Nabil Ben Soussia, the managing director at IEC Telecom Middle East, called upon companies to strike the right balance between meeting corporate goals and maintaining crew welfare for operational efficiency and cost-effectiveness.

With no fundamental technology or financial barriers to connectivity at sea, and with innovations in technology propelling a networked economy on land, it is becoming easier to ensure connectivity at sea. Yet, businesses are quite reluctant to provide open access to crews on account of fear of increased and high running costs, large file downloads and overall work disruption, he pointed out.

“Maritime companies today acknowledge that onboard connectivity is linked directly to seafarer welfare as well as business productivity. As such, the challenge is to balance the two well while maintaining budgetary control at all times.
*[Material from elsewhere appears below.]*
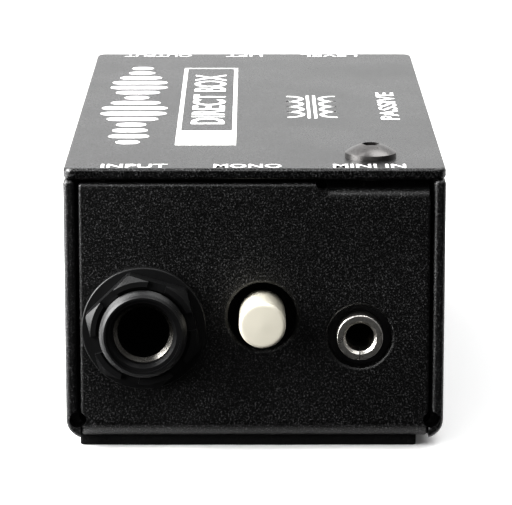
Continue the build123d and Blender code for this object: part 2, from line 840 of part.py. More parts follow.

Our solutions like OneGate Maritime are designed to meet all of these requirements,” added Ben Soussia.

Captain Büyüktelli, Marine Superintendent, Mercan Group – Chemical Tanker Operator presented the benefits of unlimited internet access to ship management with insights from end-users on different challenges and opportunities.

With thousands of merchant ships crossing the oceans and millions of cargo containers in tow, Captain Büyüktelli explained the need for fast and efficient communications aboard vessels and between land and sea.